1. That koalas, cute though they may be, are actually incredibly gross animals who basically feed their babies poo, and who are so dumb they can’t even recognize a eucalyptus leaf when it’s removed from a branch and offered to them.
2. The Spanish Inquisition.
3. To three-star most of this series.
This is one of those series (and authors) people have been recommending to me for yearrrrs now. And many of them have done so while telling me it’s one of their favorites. So, no pressure or anything. Actually I’m being serious. I don’t give a poop about hype or pressure or whatever. I find it very easy to ignore what other people think of things and form my own opinions. (This is one of the reasons I don’t understand why people go on and on about hype, negatively or positively. Different people like different things, and I find it simplest to assume that if someone tells you they like something, it’s because they actually like it, and if I don’t, it’s not a big deal or my fault or the book’s fault or whatever else. The End.) But regardless, I didn’t expect to have such a hard time with this series. I had the most luck with the first book, but in retrospect, I think that’s because it was the shortest of the three. There are lots of factors at play here, I think:
- The pace and style. Hobb uses first person POV, something that most epic fantasies avoid. We are necessarily limited to Fitz’s perspective; even a close third person would give more of a view to what’s happening outside his head. And events do not happen quickly, shall we say. She also dwells on incidents (in service of tone) I’d prefer she would have skipped. This is obviously personal preference.
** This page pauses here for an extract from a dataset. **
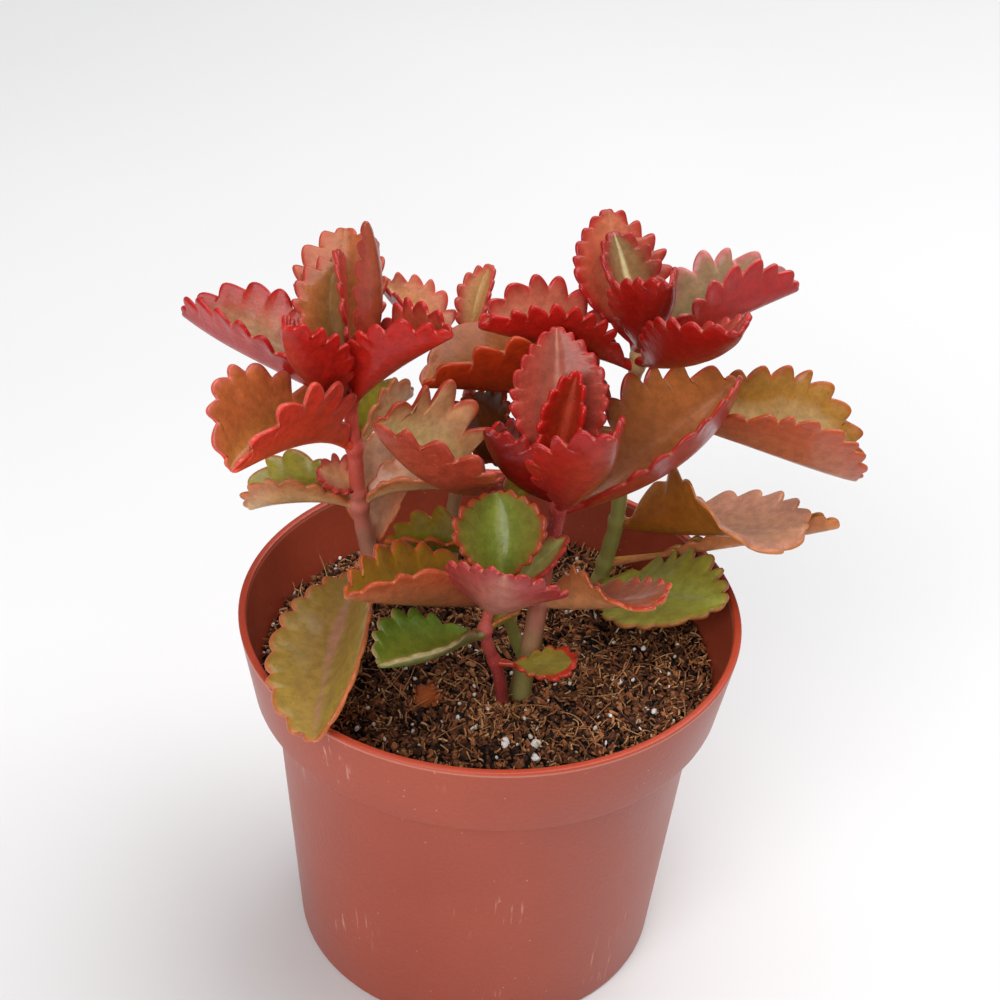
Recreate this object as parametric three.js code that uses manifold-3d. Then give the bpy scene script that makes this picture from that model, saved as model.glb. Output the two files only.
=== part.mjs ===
// A potted cathedral bells plant: trough-shaped, scallop-edged leaves on six stems in a round
// nursery pot filled with soil. Millimetres, +Z up, the origin at the centre of the pot's foot.
import * as THREE from "three";
import { mergeVertices } from "three/addons/utils/BufferGeometryUtils.js";
import Module from "manifold-3d";

const wasm = await Module();
wasm.setup();

// The pot
const RIM_RADIUS = 60;
const RIM_WALL = 1.9;
const COLLAR_HEIGHT = 20;
const COLLAR_LOWER_RADIUS = 56.5;
const POT_HEIGHT = 95;
const BODY_TOP_RADIUS = 51.8;
const FOOT_RADIUS = 45.5;
const BODY_WALL = 1.6;
const FLOOR_THICKNESS = 2.5;
const DRAIN_RADIUS = 4;
const DRAIN_CIRCLE_RADIUS = 30;
const DRAIN_COUNT = 6;

// The soil
const SOIL_EDGE_HEIGHT = 78;
const SOIL_CENTRE_HEIGHT = 81;

// Clearance between neighbouring solids
const GAP = 0.3;

// Leaf blades
const RIB_THICKNESS = 1.5;
const MID_THICKNESS = 1.2;
const MARGIN_THICKNESS = 0.9;
const RIB_STATIONS = [0, 0.12, 0.26, 0.42, 0.58, 0.74, 0.89];
const MID_LINE = 0.42;
const FOLD_END = 0.35;
const FIRST_TOOTH = 0.24;
const LAST_TOOTH_SHARE = 0.6;
const CREST_SHARE = 0.45;
const TOOTH_POINTS = [
  [0, 1],
  [0.28, 0.25],
  [0.7, 0],
];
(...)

- Fitz is not super pleasant and wonderful. I find him, in fact, to be infuriating. I know he’s had a hard life and everything, but at the end of the day, he’s stubborn, oblivious, a bit uncaring and selfish, impulsive, and headstrong. He’s not super empathetic or understanding. He’s unappreciative and willful, and very much stuck in his own head. And so are we. This whole series is him growing up and out of a lot of those things; I do get that. But that doesn’t mean I have to like it.
- I find the behavior of most of the characters in regards to a couple of things extremely annoying. Prince Regal is the most obvious of all villains, but for some reason, every character except Fitz (who is otherwise practically useless) cannot see this, and refuses to take action, right from the very first book. As a result, I had a super hard time caring when Regal fucked everything up for all of them, because they could have all very easily prevented it by having him jailed and disinherited after the first 250 pages of book one. I also REALLY hate everyone’s inexplicable hatred of people who are Witted (animal magic). The basis for this is NEVER explained, and it never made sense to me why it disgusted people so much. And there weren’t any characters in the middle, like there would be in real life, who had more reasonable views about it. Only people who fully embraced it, or loathed it (including Burrich, who should have fucking known better).
- Fitz’s life is a neverending shitstorm of terrible things. He’s a tragic character, and that’s baked in, but for me the balance was way off. If you don’t have a good balance between terrible and good and great and mundane things in a character’s life, it just becomes tedious and unenjoyable to read about. The tragic is only truly tragic when it’s sitting beside those other things for comparison. Tragic thing after tragic thing after tragic thing just becomes numbing after a while.
- The second two books, especially this one, were too long. Too indulgent. One could argue this as “character work”, but even if we left some of what I view as unnecessary in, at least half of it could have been cut out.
I think it might have helped if I’d done the audiobooks instead. I find that slower paced books like this are easier to read that way, and the pressure to finish in the 2-4 days I normally like to finish books in is diminished. I do want to keep going in this series and give it another chance in different circumstances, because I’ve heard later books are great. But if I pick up any of Hobb’s books up again, I’m definitely switching to audio. I just had suuuuch a hard time getting through this. It took me months, and I nearly always would rather have been reading something else. Like the first two books, though, once I got to the climax and ending, things picked up considerably and I remembered why I was still reading the series in the first place.